Ce renforcement peut passer par deux canaux.
Le premier canal est le capital-investissement, qui joue un rôle majeur pour les entreprises non cotées et dans le financement de l'innovation. Bien que le secteur européen ait beaucoup crû ces dernières années, fortement encouragé par les politiques de l'innovation, il reste sous-dimensionné. Il est presque impossible de financer en Europe de « gros tickets » pour des entreprises en forte croissance. Le résultat est que les entreprises françaises et européennes ont peu recours au capital-investissement et, lorsqu'elles le font, c'est auprès d'investisseurs américains. Il y a donc un véritable enjeu de souveraineté.
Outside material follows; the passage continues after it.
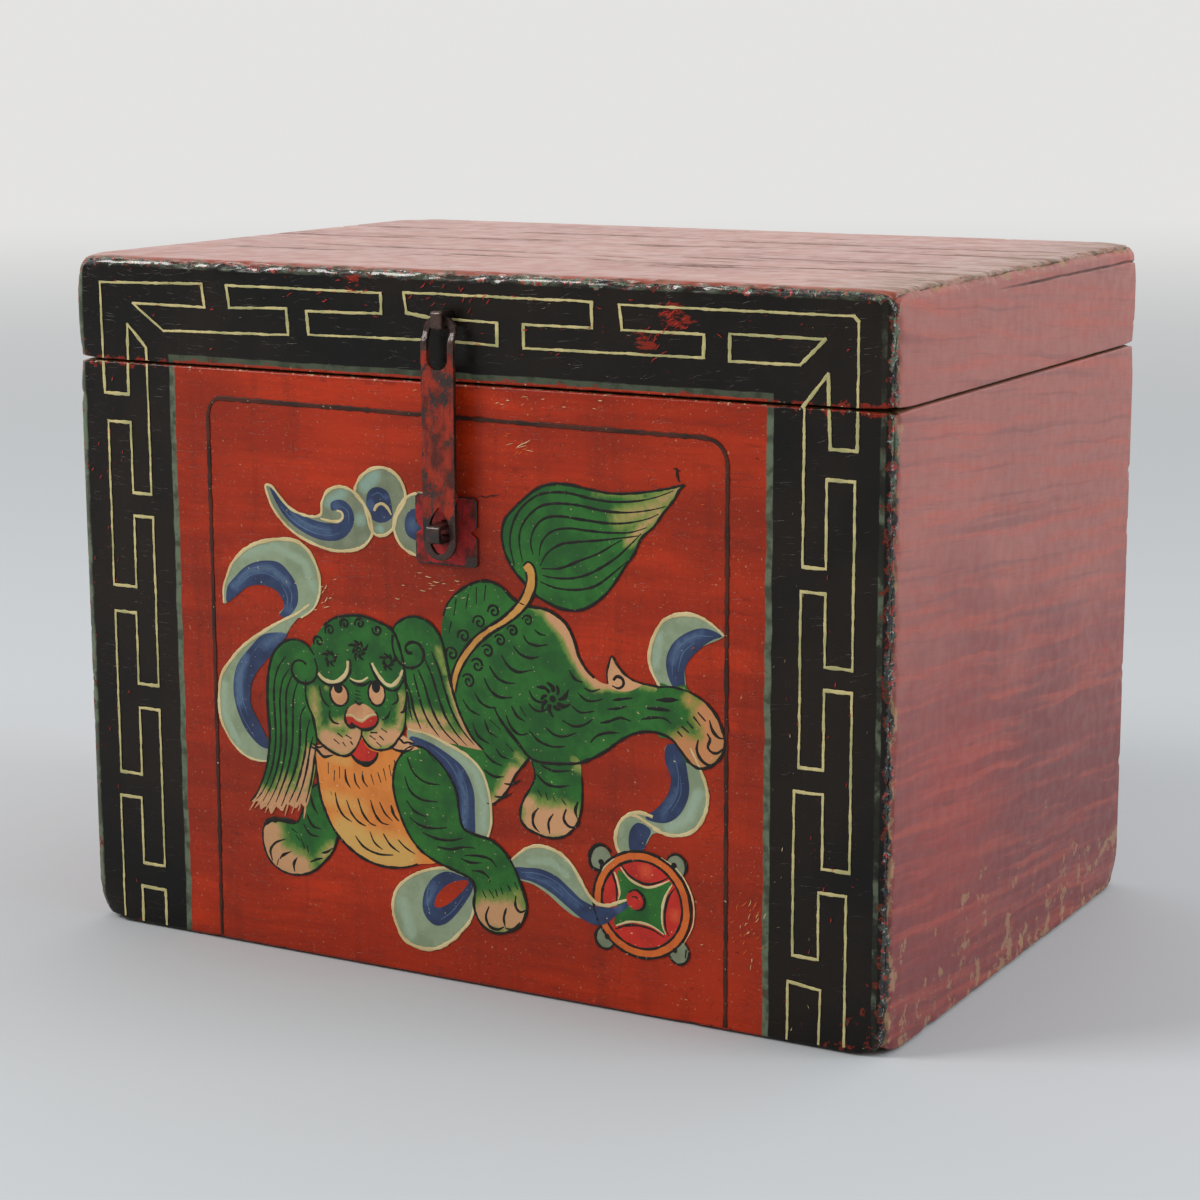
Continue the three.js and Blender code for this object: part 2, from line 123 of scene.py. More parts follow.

Nous avons beaucoup parlé, lors de nos auditions, du marché européen. Il y a une forme de consensus sur la nécessité d'améliorer sa profondeur et orienter davantage l'épargne des Européens vers les entreprises du continent. Nous pensons que réduire l'attractivité de dispositifs tels que le « Madelin », qui encouragent les particuliers à investir dans les PME, est une erreur. Il faut aussi inciter les produits comme l'assurance vie à s'orienter davantage vers l'économie réelle.
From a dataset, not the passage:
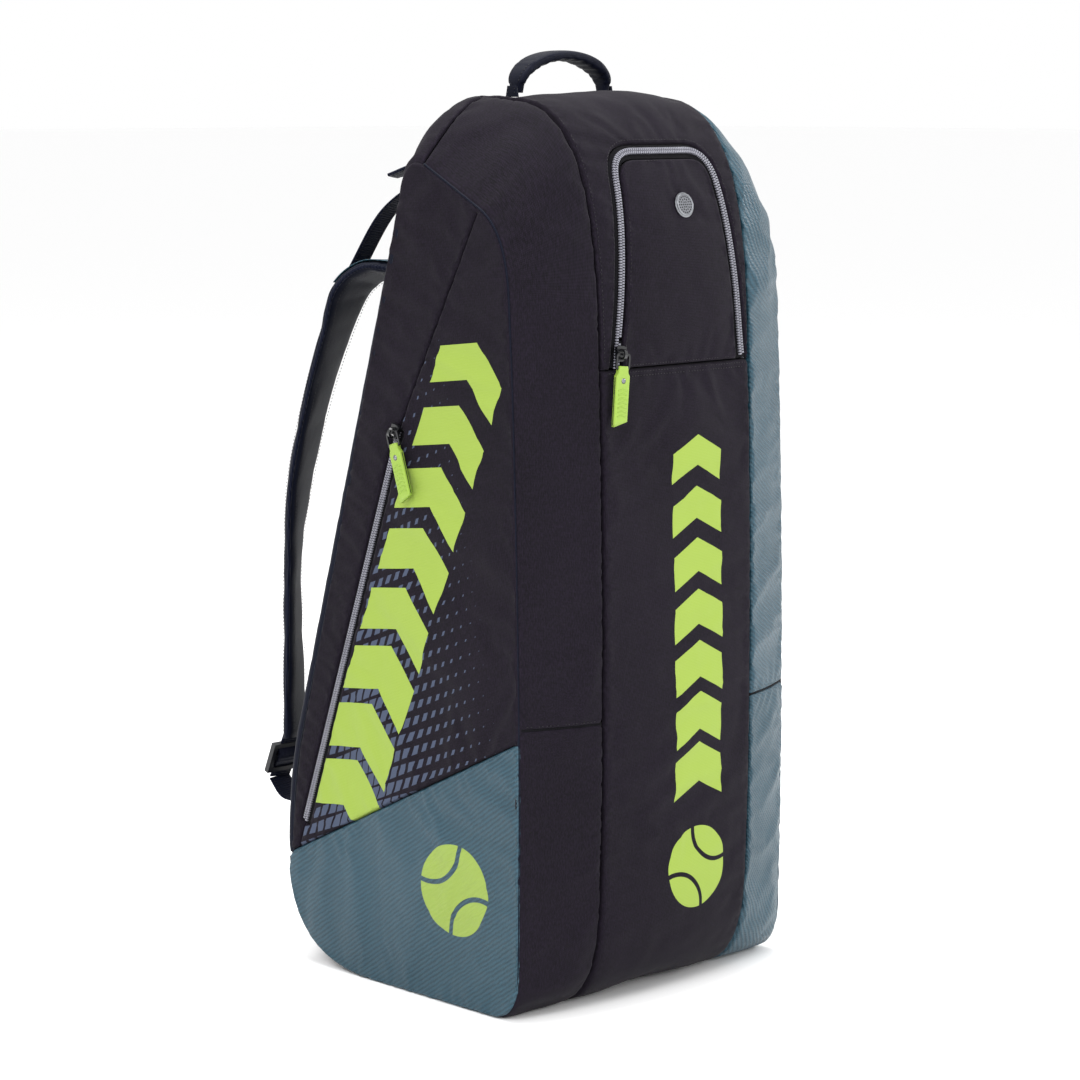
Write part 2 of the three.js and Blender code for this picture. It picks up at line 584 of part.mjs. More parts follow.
// A flat strap along points, each {at, width direction, width}, with a given thickness.
function strap(path, thick) {
  const curve = new THREE.CatmullRomCurve3(path.map((p) => p.at), false, "centripetal");
  const n = (path.length - 1) * 3;
  const outer = [];
  const inner = [];
  for (let i = 0; i <= n; i++) {
    const t = i / n;
    const k = Math.min(Math.floor(t * (path.length - 1)), path.length - 2);
    const f = t * (path.length - 1) - k;
    const across = path[k].across.clone().lerp(path[k + 1].across, f);
    const tangent = curve.getTangent(t);
    across.addScaledVector(tangent, -across.dot(tangent)).normalize();
    const half = mix(path[k].width, path[k + 1].width, f) / 2;
    const normal = tangent.clone().cross(across);
    const p = curve.getPoint(t);
    const row = (h) => [-half, 0, half].map((w) => p.clone().addScaledVector(across, w).addScaledVector(normal, h));
    outer.push(row(thick / 2));
    inner.push(row(-thick / 2));
  }
  return gridSolid(outer, inner);
}

function handleLoop() {
  const across = new THREE.Vector3(0, 1, 0);
  const path = spread(0, Math.PI, 8).map((a) => ({
    at: new THREE.Vector3(-Math.cos(a) * HANDLE.half, HANDLE.y, HANDLE.pivotZ + Math.sin(a) * HANDLE.rise),
    across,
    width: mix(HANDLE.root, HANDLE.width, Math.sin(a) ** 0.5),
  }));
  const knuckle = (x) =>
    new THREE.CylinderGeometry(HANDLE.root / 2, HANDLE.root / 2, HANDLE.thick, 16)
      .rotateZ(Math.PI / 2)
      .translate(x, HANDLE.y, HANDLE.pivotZ);
  return join(strap(path, HANDLE.thick), knuckle(-HANDLE.half), knuckle(HANDLE.half));
}
add(bag, "top_handle", handleLoop(), webbing);
// Webbing tabs sewn on the top, which hold the handle's two ends.
for (const side of [-1, 1]) {
  const name = side < 0 ? "left" : "right";
  const x = side * (HANDLE.half + HANDLE.thick / 2 + 2);
  const foot = skin(CROWN + 1, x, 0).z + 0.5;
  const height = HANDLE.pivotZ + 5 - foot;
  add(carcass, `handle_tab_${name}`, box(3, HANDLE.root, height, x, HANDLE.y, foot + height / 2), webbing);
}

// ---- shoulder harness ---------------------------------------------------------------------
// Each strap swings about a line on the back panel through its three sewn ends.
const STRAP_X = 104;
const LOWER_ANCHOR = { y: 144.5, z: 132 };
const outOfBack = new THREE.Vector3(0, 1, -backSlope).normalize();
const backY = (z) =>
  Math.max(BACK_KNEE.y + (z - BACK_KNEE.z) * backSlope, BACK_TOP.y) + backCrown(STRAP_X, z, HALF_WIDTH);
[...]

Enfin, nous avons rencontré des acteurs du crowdfunding. Le financement participatif est de plus en plus perçu comme une solution de financement en capital, notamment pour les jeunes créateurs d'entreprises. J'ajoute qu'en matière de fonds de propres, les obstacles sont tout aussi culturels que réglementaires. Seuls 12 % des PME françaises comptent un fonds d'investissement à leur capital. Beaucoup de dirigeants d'entreprises sont encore réticents à ouvrir leur capital et donc leur gouvernance, ce qui limite le développement notamment pour les ETI. Il faut donc que les acteurs du capital- investissement fassent la preuve de leur engagement durable auprès des entreprises dans lesquelles ils investissent et de leur plus-value réelle pour celles-ci, car c'est à ce prix que les chefs d'entreprise accepteront de s'engager dans cette voie.
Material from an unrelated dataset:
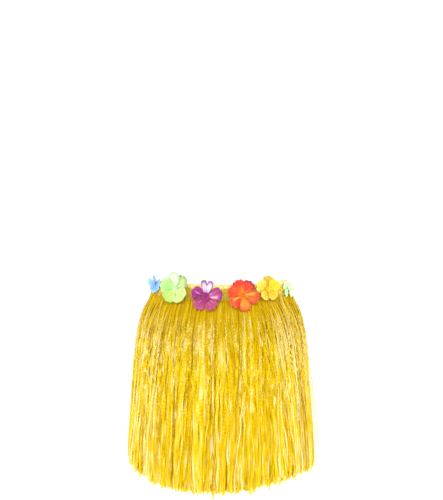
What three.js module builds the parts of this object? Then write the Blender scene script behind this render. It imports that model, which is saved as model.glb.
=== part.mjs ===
// A short hula skirt: an elasticated waistband, a raffia fringe and six fabric flowers.
// Millimetres, +Z up, front towards -Y. The origin is the centre of the waist ring, at mid band height.
import * as THREE from "three";

// Driving dimensions
const waistHalfWidth = 146;
const waistHalfDepth = 102;
const bandHalfHeight = 13;
const bandWall = 3;
const seamGap = 0.3;
const waistDip = 6; // the band rides this much lower in front and behind, and higher at the hips
const aroundSteps = 96;

// Fringe, from the band's lower edge down to the hem. share is the part of the strand's fall.
const fringeSections = [
  { share: 0.0, halfWidth: 146, halfDepth: 102, bunch: 0.0 },
  { share: 0.04, halfWidth: 151, halfDepth: 107, bunch: 0.4 },
  { share: 0.09, halfWidth: 160, halfDepth: 115, bunch: 0.8 },
  { share: 0.16, halfWidth: 168, halfDepth: 124, bunch: 1.3 },
  { share: 0.28, halfWidth: 174, halfDepth: 134, bunch: 1.9 },
  { share: 0.42, halfWidth: 178, halfDepth: 141, bunch: 2.3 },
  { share: 0.6, halfWidth: 182, halfDepth: 147, bunch: 2.7 },
  { share: 0.8, halfWidth: 187, halfDepth: 153, bunch: 3.0 },
  { share: 1.0, halfWidth: 190, halfDepth: 157, bunch: 3.2 },
];
const fringeTopWall = 3;
const fringeHemWall = 7;
const fringeRows = 13;

// How far below the origin the strands end: a middle value and waves round the skirt
const hemMiddle = 368;
const hemWaves = [
  { count: 1, ahead: 2, aside: 6 },
  { count: 2, ahead: 14, aside: -8 },
];
const hemRag = 4;
// Waves of the bunched strands round the skirt: how many, how strong, and where they start
const bunchWaves = [
  { count: 23, strength: 0.55, start: 0.4 },
  { count: 31, strength: 0.3, start: 2.1 },
  { count: 13, strength: 0.35, start: 4.4 },
];
const ragWaves = [
  { count: 29, strength: 0.6, start: 1.3 },
  { count: 41, strength: 0.4, start: 3.2 },
];

// Band profile: up is above mid height, out is beyond the waist size. Stitched rows lie in the troughs.
const bandProfile = [
  { up: 13, out: -0.6 },
  { up: 8, out: 0.6 },
  { up: 2, out: -0.5 },
  { up: -1, out: 0.4 },
  { up: -4, out: -0.5 },
  { up: -7, out: 0.4 },
  { up: -10, out: -0.5 },
  { up: -13, out: 0 },
];

// Flowers. bearing is the ring parameter, 0 in front and 90 at +X; up is the middle's height above the
// band's mid height; cup is the height of the petal tips over the middle; lift stands the lowest petals
// further out, over the flare of the fringe. Petals: angle is clockwise from straight up for a viewer
// who faces the flower, and reach is the length.
const flowers = [
  {
    name: "flower_blue", colour: 0x7fb0f0, bearing: -65, up: 8, cup: 7, lift: 3,
    petals: [
      { angle: 12, reach: 20 }, { angle: 84, reach: 20 }, { angle: 150, reach: 18 },
      { angle: 212, reach: 20 }, { angle: 284, reach: 23 },
    ],
  },
  {
    name: "flower_light_green", colour: 0xc4e690, bearing: -38, up: 5, cup: 9, lift: 6,
    petals: [
      { angle: -8, reach: 33 }, { angle: 52, reach: 33 }, { angle: 138, reach: 32 },
      { angle: 212, reach: 31 }, { angle: 282, reach: 33 },
    ],
  },
  {
    name: "flower_purple", colour: 0xb5358f, bearing: -12, up: -8, cup: 9, lift: 8,
    petals: [
      { angle: 7, reach: 34 }, { angle: 78, reach: 35 }, { angle: 141, reach: 30 },
      { angle: 219, reach: 29 }, { angle: 295, reach: 30 },
    ],
  },
  {
    name: "flower_red_orange", colour: 0xf2563a, bearing: 16.5, up: -6, cup: 9, lift: 8,
    petals: [
      { angle: -24, reach: 34 }, { angle: 29, reach: 33 }, { angle: 96, reach: 32 },
      { angle: 172, reach: 31 }, { angle: 235, reach: 32 }, { angle: 293, reach: 33 },
    ],
  },
  {
    name: "flower_yellow", colour: 0xf3da23, bearing: 38, up: 3, cup: 8, lift: 6,
    petals: [
      { angle: 6, reach: 27 }, { angle: 58, reach: 25 }, { angle: 140, reach: 24 },
      { angle: 212, reach: 24 }, { angle: 288, reach: 28 },
    ],
  },
  {
    name: "flower_pale_green", colour: 0xdcefd2, bearing: 66, up: 0, cup: 7, lift: 3,
    petals: [
      { angle: 4, reach: 21 }, { angle: 72, reach: 22 }, { angle: 146, reach: 20 },
      { angle: 214, reach: 21 }, { angle: 290, reach: 20 },
    ],
  },
];
const petalWall = 1.6;
const petalSteps = 6;
const petalRings = [0.22, 0.5, 0.78, 1];
const petalWaist = 0.58; // how far in the notches between petals reach, as a share of the petal
const petalRoundness = 4;
const cupCurve = 1.25;
const liftCurve = 1.2;
const flowerStandOff = 1.2;

const radians = THREE.MathUtils.degToRad;

function wave(waves, turn) {
  return waves.reduce((sum, w) => sum + w.strength * Math.sin(w.count * turn + w.start), 0);
}

// Height of the band's middle at a bearing: low in front and behind, high at the hips
function bandMiddle(turn) {
  return -waistDip * Math.cos(2 * turn);
}

function ellipsePoint(turn, halfWidth, halfDepth, z) {
  return new THREE.Vector3(halfWidth * Math.sin(turn), -halfDepth * Math.cos(turn), z);
}

function ellipseNormal(turn, halfWidth, halfDepth) {
  return new THREE.Vector3(Math.sin(turn) / halfWidth, -Math.cos(turn) / halfDepth, 0).normalize();
}

function ring(pointAt) {
  return Array.from({ length: aroundSteps }, (_, i) => pointAt((2 * Math.PI * i) / aroundSteps));
}

// A closed wall: rings go down the outside, then up the inside, and the last joins the first.
function ringWall(rings) {
  const positions = rings.flat().flatMap((p) => [p.x, p.y, p.z]);
  const faces = [];
  rings.forEach((_, r) => {
    const upper = r * aroundSteps;
    const lower = ((r + 1) % rings.length) * aroundSteps;
    for (let i = 0; i < aroundSteps; i += 1) {
      const next = (i + 1) % aroundSteps;
      faces.push(upper + i, lower + i, lower + next);
      faces.push(upper + i, lower + next, upper + next);
    }
  });
  return closedGeometry(positions, faces);
}

function closedGeometry(positions, faces) {
  const geometry = new THREE.BufferGeometry();
  geometry.setAttribute("position", new THREE.Float32BufferAttribute(positions, 3));
  geometry.setIndex(faces);
  geometry.computeVertexNormals();
  return geometry;
}

function waistbandGeometry() {
  const outside = bandProfile.map(({ up, out }) =>
    ring((turn) => ellipsePoint(turn, waistHalfWidth + out, waistHalfDepth + out, bandMiddle(turn) + up)),
  );
  const inside = [-bandHalfHeight, bandHalfHeight].map((up) =>
    ring((turn) =>
      ellipsePoint(turn, waistHalfWidth - bandWall, waistHalfDepth - bandWall, bandMiddle(turn) + up),
    ),
  );
  return ringWall([...outside, ...inside]);
}

// The fall of the hem at a turn round the skirt, 0 in front
function hemAt(turn) {
  return hemWaves.reduce(
    (fall, w) => fall + w.ahead * Math.cos(w.count * turn) + w.aside * Math.sin(w.count * turn),
    hemMiddle,
  );
}

// Half sizes of the fringe at a share of its fall, from a smooth curve through the sections
const sectionCurve = (key) =>
  new THREE.SplineCurve(fringeSections.map((s) => new THREE.Vector2(s.share, s[key])));
const halfWidthCurve = sectionCurve("halfWidth");
const halfDepthCurve = sectionCurve("halfDepth");
const bunchCurve = sectionCurve("bunch");

function fringeRing(row, isInside) {
  const t = row / fringeRows;
  const share = halfWidthCurve.getPoint(t).x;
  const wall = isInside ? THREE.MathUtils.lerp(fringeTopWall, fringeHemWall, share) : 0;
  const halfWidth = halfWidthCurve.getPoint(t).y - wall;
  const halfDepth = halfDepthCurve.getPoint(t).y - wall;
  const bunch = bunchCurve.getPoint(t).y;
  return ring((turn) => {
    const top = bandMiddle(turn) - bandHalfHeight - seamGap;
    const hem = -hemAt(turn) + hemRag * wave(ragWaves, turn);
    const z = THREE.MathUtils.lerp(top, hem, share);
    const point = ellipsePoint(turn, halfWidth, halfDepth, z);
    return point.addScaledVector(ellipseNormal(turn, halfWidth, halfDepth), bunch * wave(bunchWaves, turn));
  });
}

function fringeGeometry() {
  const rows = Array.from({ length: fringeRows + 1 }, (_, i) => i);
  const outside = rows.map((row) => fringeRing(row, false));
  const inside = rows.filter((row) => row % 2 === 1 || row === 0).map((row) => fringeRing(row, true));
  return ringWall([...outside, ...inside.reverse()]);
}

// The petal outline: bearing and reach of points round the flower, petal by petal
function petalOutline(petals) {
  return petals.flatMap((petal, i) => {
    const last = petals[(i + petals.length - 1) % petals.length];
    const next = petals[(i + 1) % petals.length];
    const back = THREE.MathUtils.euclideanModulo(petal.angle - last.angle, 360) / 2;
    const ahead = THREE.MathUtils.euclideanModulo(next.angle - petal.angle, 360) / 2;
    return Array.from({ length: petalSteps }, (_, s) => {
      const side = (2 * s) / petalSteps - 1;
      const angle = petal.angle + side * (side < 0 ? back : ahead);
      const notch = side === -1 ? Math.min(petal.reach, last.reach) : petal.reach;
      return { angle, reach: notch * (1 - (1 - petalWaist) * Math.abs(side) ** petalRoundness) };
    });
  });
}

// A cupped flower of one thin wall. Its own Z points out of the band, Y is up and X is to the right.
function flowerGeometry({ cup, lift, petals }) {
  const outline = petalOutline(petals);
  const longest = Math.max(...petals.map((petal) => petal.reach));
  const count = outline.length;
  const positions = [];
  const addRing = (share, wall) =>
    outline.forEach(({ angle, reach }) => {
      const radius = share * reach;
      const x = radius * Math.sin(radians(angle));
      const y = radius * Math.cos(radians(angle));
      const height = cup * (radius / longest) ** cupCurve + lift * (Math.max(0, -y) / longest) ** liftCurve;
      positions.push(x, y, height + wall);
    });
  petalRings.forEach((share) => addRing(share, petalWall));
  [...petalRings].reverse().forEach((share) => addRing(share, 0));
  const rings = 2 * petalRings.length;
  const faces = [];
  for (let r = 0; r < rings - 1; r += 1) {
    for (let i = 0; i < count; i += 1) {
      const next = (i + 1) % count;
      const inner = r * count;
      const outer = (r + 1) * count;
      faces.push(inner + i, inner + next, outer + next);
      faces.push(inner + i, outer + next, outer + i);
    }
  }
  const faceMiddle = rings * count;
  const backMiddle = faceMiddle + 1;
  positions.push(0, 0, petalWall, 0, 0, 0);
  for (let i = 0; i < count; i += 1) {
    const next = (i + 1) % count;
    faces.push(faceMiddle, next, i);
    faces.push(backMiddle, (rings - 1) * count + i, (rings - 1) * count + next);
  }
  return closedGeometry(positions, faces);
}

// Places a flower on the band, with its Z along the band's normal
function placeFlower(mesh, { bearing, up }) {
  const turn = radians(bearing);
  const normal = ellipseNormal(turn, waistHalfWidth, waistHalfDepth);
  const upward = new THREE.Vector3(0, 0, 1);
  const right = new THREE.Vector3().crossVectors(upward, normal);
  mesh.quaternion.setFromRotationMatrix(new THREE.Matrix4().makeBasis(right, upward, normal));
  mesh.position
    .copy(ellipsePoint(turn, waistHalfWidth, waistHalfDepth, bandMiddle(turn) + up))
    .addScaledVector(normal, flowerStandOff);
}

const raffia = new THREE.MeshStandardMaterial({ color: 0xf2cb3a, roughness: 0.4, metalness: 0 });
const bandCloth = new THREE.MeshStandardMaterial({ color: 0xe3c46a, roughness: 0.75, metalness: 0 });

const skirt = new THREE.Group();

const waistband = new THREE.Mesh(waistbandGeometry(), bandCloth);
waistband.name = "waistband";
skirt.add(waistband);

const fringe = new THREE.Mesh(fringeGeometry(), raffia);
fringe.name = "fringe";
skirt.add(fringe);

flowers.forEach((flower) => {
  const petalCloth = new THREE.MeshStandardMaterial({ color: flower.colour, roughness: 0.6, metalness: 0 });
  const mesh = new THREE.Mesh(flowerGeometry(flower), petalCloth);
  mesh.name = flower.name;
  placeFlower(mesh, flower);
  skirt.add(mesh);
});

export default skirt;
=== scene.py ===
import math

import bpy
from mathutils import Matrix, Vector


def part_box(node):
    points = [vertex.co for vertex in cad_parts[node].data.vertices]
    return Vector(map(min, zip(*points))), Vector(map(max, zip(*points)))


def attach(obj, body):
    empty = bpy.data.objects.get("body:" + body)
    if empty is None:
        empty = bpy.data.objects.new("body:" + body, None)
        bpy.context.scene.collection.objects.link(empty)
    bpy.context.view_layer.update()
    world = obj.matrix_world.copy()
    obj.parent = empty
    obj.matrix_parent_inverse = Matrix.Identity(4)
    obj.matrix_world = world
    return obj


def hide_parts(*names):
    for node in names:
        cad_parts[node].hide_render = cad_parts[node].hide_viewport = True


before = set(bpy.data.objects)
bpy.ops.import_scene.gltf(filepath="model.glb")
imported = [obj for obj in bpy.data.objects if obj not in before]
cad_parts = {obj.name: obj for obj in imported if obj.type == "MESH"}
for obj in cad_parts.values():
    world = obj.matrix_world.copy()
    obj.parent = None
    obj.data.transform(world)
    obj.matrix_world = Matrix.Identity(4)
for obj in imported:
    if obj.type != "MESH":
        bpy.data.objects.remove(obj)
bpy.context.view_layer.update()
mm = 0.001
tau = 2 * math.pi


# node trees written as Python expressions

class Wire:
    # one output socket; each operator adds its Math node to the same tree
    def __init__(self, tree, socket):
        self.tree = tree
        self.socket = socket

    def out(self, name):
        return Wire(self.tree, self.socket.node.outputs[name])

    def math(self, operation, *others):
        values = {place + 1: other for place, other in enumerate(others)}
        return self.tree.add("ShaderNodeMath", {"operation": operation}, {0: self, **values})

    def __add__(self, other):
        return self.math("ADD", other)

    def __sub__(self, other):
        return self.math("SUBTRACT", other)

    def __mul__(self, other):
        return self.math("MULTIPLY", other)

    def __truediv__(self, other):
        return self.math("DIVIDE", other)

    def __pow__(self, other):
        return self.math("POWER", other)

    def __rsub__(self, other):
        return self.tree.add("ShaderNodeMath", {"operation": "SUBTRACT"}, {0: other, 1: self})

    def __neg__(self):
        return self.math("MULTIPLY", -1.0)

    __radd__ = __add__
    __rmul__ = __mul__

    def sin(self):
        return self.math("SINE")

    def cos(self):
        return self.math("COSINE")

    def size(self):
        return self.math("ABSOLUTE")

    def floor(self):
        return self.math("FLOOR")

    def least(self, other):
        return self.math("MINIMUM", other)

    def most(self, other):
        return self.math("MAXIMUM", other)

    def eased(self, start, end):
        # 0 before start, 1 after end, smooth in between; start may be above end
        return self.tree.add(
            "ShaderNodeMapRange", {"interpolation_type": "SMOOTHSTEP"}, {"Value": self, 1: start, 2: end}
        )

    def parts(self):
        split = self.tree.add("ShaderNodeSeparateXYZ", {}, {0: self})
        return split, split.out("Y"), split.out("Z")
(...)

Le second canal pour renforcer les fonds propres est le marché d'actions. Le rythme des introductions en Bourse de PME et ETI européennes a fortement ralenti ces dernières années et le montant des fonds investis dans ces entreprises s'est effondré, avec 8 milliards d'euros de collecte en cinq ans.
Les raisons sont multiples. Premièrement, les particuliers ont une faible propension à investir dans les actions. C'est 15 % de l'épargne en Europe, contre 45 % aux États-Unis. Les investisseurs institutionnels tendent également à se détourner des PME et ETI. Deuxièmement, les entreprises tendent à renoncer à se coter en Europe en raison d'un coût d'accès qui reste énorme, jusqu'à 10 % du montant levé pour une PME. La charge administrative et procédurale est perçue comme disproportionnée. Malgré des efforts récents de simplification des prospectus, les obligations de performance extrafinancière, comme la Directive CSRD (Corporate Sustainability Reporting Directive), ajoutent de nouvelles couches de complexité. Enfin, un texte européen adopté il y a un peu moins de dix ans a eu un effet désastreux sur le secteur, en tuant les acteurs européens de l'analyse des petites et moyennes valeurs. Presque personne ne réalise aujourd'hui en Europe ce travail de suivi des PME et ETI prometteuses qu'il conviendrait de soutenir par l'investissement. Nous pensons que c'est regrettable.
Nous recommandons de travailler à mieux intéresser les particuliers et les institutionnels à investir dans les PME cotées. Il faut remédier au déficit d'attractivité du PEA-PME, qui ne représente que 2 % des encours totaux des Plans d'Épargne en Actions (PEA), approfondir l'union des marchés de capitaux en accentuant le fléchage vers des entreprises européennes et maintenir le soutien des États par une approche de « fonds de fonds » pour mieux orienter les investissements. Nous recommandons enfin aussi de poursuivre le travail pour lever les obstacles concrets à l'accès des PME et ETI au marché. Il faut veiller à ne pas surtransposer les obligations, à mieux les accompagner et à stabiliser le droit. Nous saluons aussi la création récente d'actions à droit de vote multiple, qui permettront aux fondateurs des entreprises de garder une forme de contrôle sur la gouvernance après une introduction en Bourse.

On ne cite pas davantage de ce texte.